** start of Supplied material **
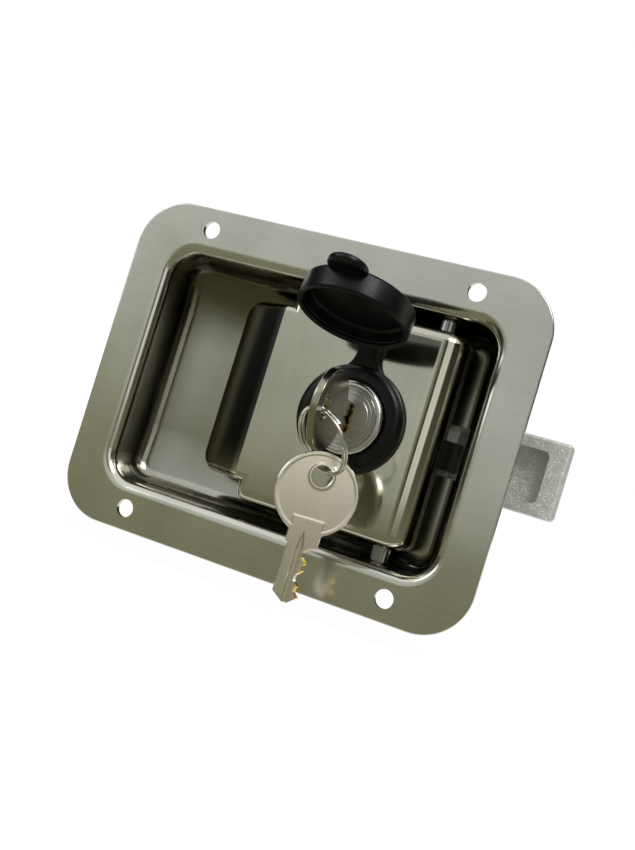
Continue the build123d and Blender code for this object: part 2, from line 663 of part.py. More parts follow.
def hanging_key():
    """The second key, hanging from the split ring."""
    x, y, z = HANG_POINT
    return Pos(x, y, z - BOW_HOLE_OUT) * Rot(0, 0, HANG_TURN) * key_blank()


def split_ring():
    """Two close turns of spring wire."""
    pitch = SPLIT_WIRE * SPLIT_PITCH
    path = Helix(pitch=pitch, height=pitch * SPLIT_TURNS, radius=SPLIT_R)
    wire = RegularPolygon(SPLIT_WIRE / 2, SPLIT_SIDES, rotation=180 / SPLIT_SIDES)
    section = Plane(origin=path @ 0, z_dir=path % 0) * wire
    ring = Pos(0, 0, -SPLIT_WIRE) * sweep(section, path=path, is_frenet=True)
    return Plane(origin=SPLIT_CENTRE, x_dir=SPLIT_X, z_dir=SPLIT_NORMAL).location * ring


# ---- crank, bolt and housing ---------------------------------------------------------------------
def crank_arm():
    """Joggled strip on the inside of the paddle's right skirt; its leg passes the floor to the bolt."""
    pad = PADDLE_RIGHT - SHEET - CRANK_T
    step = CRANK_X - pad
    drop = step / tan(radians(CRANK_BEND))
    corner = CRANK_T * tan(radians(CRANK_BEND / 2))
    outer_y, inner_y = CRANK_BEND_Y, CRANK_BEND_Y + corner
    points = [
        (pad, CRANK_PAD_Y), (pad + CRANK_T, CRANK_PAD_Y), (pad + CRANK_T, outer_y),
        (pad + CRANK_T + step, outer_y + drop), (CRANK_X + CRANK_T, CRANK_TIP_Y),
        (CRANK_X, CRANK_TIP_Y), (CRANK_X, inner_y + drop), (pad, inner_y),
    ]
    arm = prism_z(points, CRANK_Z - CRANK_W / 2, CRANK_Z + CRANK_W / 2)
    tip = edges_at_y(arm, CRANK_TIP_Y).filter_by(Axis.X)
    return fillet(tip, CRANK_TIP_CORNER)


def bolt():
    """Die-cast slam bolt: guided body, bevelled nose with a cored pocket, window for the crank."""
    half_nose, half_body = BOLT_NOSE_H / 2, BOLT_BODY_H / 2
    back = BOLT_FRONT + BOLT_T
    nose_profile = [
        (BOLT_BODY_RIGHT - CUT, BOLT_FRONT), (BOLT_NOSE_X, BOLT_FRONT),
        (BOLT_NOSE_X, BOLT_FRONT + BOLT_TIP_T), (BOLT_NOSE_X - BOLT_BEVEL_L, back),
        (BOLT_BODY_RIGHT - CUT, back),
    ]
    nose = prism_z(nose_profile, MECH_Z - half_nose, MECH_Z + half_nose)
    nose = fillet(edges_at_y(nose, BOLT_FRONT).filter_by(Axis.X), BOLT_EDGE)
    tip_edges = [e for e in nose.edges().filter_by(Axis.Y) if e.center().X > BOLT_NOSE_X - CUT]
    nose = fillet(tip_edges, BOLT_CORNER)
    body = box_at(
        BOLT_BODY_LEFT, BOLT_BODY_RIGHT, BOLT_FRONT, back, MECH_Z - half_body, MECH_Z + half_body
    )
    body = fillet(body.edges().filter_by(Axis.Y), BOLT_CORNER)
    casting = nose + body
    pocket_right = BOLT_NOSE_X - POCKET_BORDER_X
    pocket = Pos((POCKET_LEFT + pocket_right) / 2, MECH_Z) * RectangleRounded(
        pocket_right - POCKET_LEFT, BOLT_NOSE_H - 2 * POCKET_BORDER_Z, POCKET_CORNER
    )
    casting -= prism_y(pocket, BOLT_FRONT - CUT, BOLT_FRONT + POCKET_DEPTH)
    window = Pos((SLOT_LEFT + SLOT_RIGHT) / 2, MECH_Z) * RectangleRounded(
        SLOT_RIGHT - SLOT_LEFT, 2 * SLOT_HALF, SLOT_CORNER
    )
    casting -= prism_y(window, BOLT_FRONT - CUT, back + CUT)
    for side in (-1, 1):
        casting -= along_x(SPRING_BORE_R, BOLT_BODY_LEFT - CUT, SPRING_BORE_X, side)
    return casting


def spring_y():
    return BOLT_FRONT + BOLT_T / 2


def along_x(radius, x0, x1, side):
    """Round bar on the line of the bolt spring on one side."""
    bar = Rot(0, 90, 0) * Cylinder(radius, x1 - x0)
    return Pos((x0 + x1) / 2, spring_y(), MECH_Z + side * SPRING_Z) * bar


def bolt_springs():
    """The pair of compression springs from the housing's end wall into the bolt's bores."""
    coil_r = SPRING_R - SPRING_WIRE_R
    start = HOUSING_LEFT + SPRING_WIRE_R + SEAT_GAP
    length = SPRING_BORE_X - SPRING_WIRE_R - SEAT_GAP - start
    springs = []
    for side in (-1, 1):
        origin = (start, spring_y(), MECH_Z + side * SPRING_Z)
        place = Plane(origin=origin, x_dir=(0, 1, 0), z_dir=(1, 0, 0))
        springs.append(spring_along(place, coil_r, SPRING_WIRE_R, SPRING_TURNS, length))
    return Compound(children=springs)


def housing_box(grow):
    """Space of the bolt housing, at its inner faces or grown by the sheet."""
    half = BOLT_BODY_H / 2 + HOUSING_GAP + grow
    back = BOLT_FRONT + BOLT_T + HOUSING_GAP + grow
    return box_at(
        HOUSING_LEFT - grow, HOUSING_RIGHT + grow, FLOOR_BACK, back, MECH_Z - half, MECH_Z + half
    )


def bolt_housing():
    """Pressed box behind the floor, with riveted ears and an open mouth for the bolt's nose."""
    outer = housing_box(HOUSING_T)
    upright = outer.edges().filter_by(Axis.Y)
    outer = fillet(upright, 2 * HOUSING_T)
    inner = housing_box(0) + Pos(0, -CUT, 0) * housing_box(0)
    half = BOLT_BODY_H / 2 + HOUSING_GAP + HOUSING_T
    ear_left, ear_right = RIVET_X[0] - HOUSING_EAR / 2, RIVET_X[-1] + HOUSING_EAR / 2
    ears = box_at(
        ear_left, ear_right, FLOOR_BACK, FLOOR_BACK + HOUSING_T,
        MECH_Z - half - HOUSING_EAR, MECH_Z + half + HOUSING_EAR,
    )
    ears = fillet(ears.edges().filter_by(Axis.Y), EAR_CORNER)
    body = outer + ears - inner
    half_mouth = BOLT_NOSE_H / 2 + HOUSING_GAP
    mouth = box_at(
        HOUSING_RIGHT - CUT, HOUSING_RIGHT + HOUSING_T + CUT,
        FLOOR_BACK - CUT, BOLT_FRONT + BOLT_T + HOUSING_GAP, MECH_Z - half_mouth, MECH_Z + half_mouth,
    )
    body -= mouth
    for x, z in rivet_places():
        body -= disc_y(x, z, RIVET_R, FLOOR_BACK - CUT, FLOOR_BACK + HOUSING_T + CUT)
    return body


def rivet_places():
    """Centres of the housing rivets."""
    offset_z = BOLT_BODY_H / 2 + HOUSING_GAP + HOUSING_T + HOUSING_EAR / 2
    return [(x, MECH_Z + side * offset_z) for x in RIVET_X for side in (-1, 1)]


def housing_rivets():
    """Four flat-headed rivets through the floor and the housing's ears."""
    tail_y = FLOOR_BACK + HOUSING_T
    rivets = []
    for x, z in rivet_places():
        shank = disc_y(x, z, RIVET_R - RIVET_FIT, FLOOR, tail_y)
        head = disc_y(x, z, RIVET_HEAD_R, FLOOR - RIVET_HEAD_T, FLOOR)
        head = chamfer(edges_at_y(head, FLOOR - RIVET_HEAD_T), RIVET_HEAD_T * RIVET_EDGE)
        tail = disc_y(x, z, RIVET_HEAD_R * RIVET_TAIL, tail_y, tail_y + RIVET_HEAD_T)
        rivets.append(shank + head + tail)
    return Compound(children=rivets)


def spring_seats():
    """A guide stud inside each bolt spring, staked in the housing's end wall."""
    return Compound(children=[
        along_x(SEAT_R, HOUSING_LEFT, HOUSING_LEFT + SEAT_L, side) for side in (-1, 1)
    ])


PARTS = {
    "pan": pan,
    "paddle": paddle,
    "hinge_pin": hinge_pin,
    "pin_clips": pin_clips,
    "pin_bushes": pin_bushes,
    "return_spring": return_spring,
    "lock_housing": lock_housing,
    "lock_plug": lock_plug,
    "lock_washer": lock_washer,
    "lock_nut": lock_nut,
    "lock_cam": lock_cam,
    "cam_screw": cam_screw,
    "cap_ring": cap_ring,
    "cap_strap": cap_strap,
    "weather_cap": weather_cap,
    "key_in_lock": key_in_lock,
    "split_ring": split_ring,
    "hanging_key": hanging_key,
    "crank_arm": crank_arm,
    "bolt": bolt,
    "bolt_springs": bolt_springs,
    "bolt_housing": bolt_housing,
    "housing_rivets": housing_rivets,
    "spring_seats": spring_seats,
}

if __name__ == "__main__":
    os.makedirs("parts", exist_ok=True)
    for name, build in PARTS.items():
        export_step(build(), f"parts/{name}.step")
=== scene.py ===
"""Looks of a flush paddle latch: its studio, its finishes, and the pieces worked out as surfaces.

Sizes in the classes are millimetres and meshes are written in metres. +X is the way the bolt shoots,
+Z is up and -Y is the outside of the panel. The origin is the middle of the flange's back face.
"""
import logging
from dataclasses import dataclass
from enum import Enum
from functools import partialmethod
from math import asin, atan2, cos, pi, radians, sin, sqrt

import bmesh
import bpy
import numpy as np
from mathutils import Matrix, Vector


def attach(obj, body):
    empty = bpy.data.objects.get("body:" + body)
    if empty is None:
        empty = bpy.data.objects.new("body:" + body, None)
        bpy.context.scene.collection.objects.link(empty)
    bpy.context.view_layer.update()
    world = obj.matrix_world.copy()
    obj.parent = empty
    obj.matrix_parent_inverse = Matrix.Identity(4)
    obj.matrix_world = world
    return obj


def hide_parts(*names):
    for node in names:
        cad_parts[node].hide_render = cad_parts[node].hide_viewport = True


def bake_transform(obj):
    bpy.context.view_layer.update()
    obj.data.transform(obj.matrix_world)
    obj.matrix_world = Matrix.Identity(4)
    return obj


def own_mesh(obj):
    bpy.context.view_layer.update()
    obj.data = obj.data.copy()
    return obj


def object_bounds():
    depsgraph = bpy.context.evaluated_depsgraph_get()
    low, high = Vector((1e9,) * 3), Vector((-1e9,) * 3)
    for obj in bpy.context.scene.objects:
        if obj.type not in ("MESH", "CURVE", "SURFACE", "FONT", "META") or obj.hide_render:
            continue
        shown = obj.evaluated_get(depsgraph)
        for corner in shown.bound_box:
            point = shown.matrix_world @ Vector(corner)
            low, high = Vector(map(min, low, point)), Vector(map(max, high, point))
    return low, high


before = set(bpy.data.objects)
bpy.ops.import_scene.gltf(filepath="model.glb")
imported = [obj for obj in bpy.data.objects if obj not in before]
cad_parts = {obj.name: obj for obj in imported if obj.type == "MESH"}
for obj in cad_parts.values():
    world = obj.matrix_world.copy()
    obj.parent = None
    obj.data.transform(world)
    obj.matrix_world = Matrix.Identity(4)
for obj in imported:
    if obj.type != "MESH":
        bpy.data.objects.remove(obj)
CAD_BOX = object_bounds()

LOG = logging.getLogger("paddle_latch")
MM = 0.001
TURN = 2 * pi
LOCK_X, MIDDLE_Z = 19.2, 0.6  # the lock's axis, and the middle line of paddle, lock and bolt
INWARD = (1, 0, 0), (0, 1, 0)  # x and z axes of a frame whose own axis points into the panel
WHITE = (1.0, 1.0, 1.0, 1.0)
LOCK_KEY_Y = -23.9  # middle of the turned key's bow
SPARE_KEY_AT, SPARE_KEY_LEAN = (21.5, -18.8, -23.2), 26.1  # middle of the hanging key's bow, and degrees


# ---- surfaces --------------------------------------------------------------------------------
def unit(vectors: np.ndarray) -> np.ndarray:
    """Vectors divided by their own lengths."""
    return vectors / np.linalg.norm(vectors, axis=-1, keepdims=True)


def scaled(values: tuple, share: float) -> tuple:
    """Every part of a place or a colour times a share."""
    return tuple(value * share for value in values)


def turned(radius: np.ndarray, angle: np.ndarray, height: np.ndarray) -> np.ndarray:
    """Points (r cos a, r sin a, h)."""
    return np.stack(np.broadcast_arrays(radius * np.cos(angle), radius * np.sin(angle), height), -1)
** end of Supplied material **
> [What to produce]
Quote exactly the opening line of the material above and every line after it, up to and including the line that contains "z_dir=SPLIT_NORMAL).location * ring".

> [Exercise result]
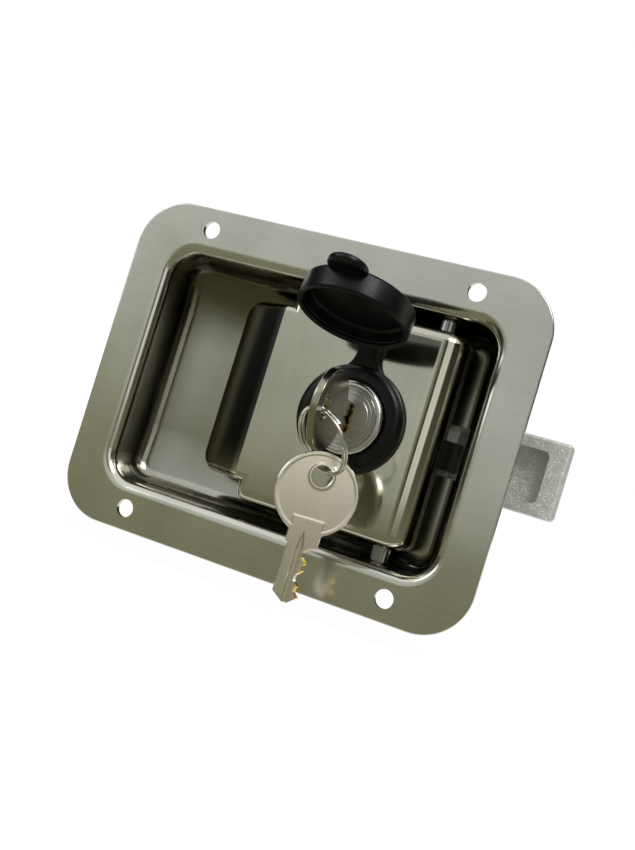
Continue the build123d and Blender code for this object: part 2, from line 663 of part.py. More parts follow.
def hanging_key():
    """The second key, hanging from the split ring."""
    x, y, z = HANG_POINT
    return Pos(x, y, z - BOW_HOLE_OUT) * Rot(0, 0, HANG_TURN) * key_blank()


def split_ring():
    """Two close turns of spring wire."""
    pitch = SPLIT_WIRE * SPLIT_PITCH
    path = Helix(pitch=pitch, height=pitch * SPLIT_TURNS, radius=SPLIT_R)
    wire = RegularPolygon(SPLIT_WIRE / 2, SPLIT_SIDES, rotation=180 / SPLIT_SIDES)
    section = Plane(origin=path @ 0, z_dir=path % 0) * wire
    ring = Pos(0, 0, -SPLIT_WIRE) * sweep(section, path=path, is_frenet=True)
    return Plane(origin=SPLIT_CENTRE, x_dir=SPLIT_X, z_dir=SPLIT_NORMAL).location * ring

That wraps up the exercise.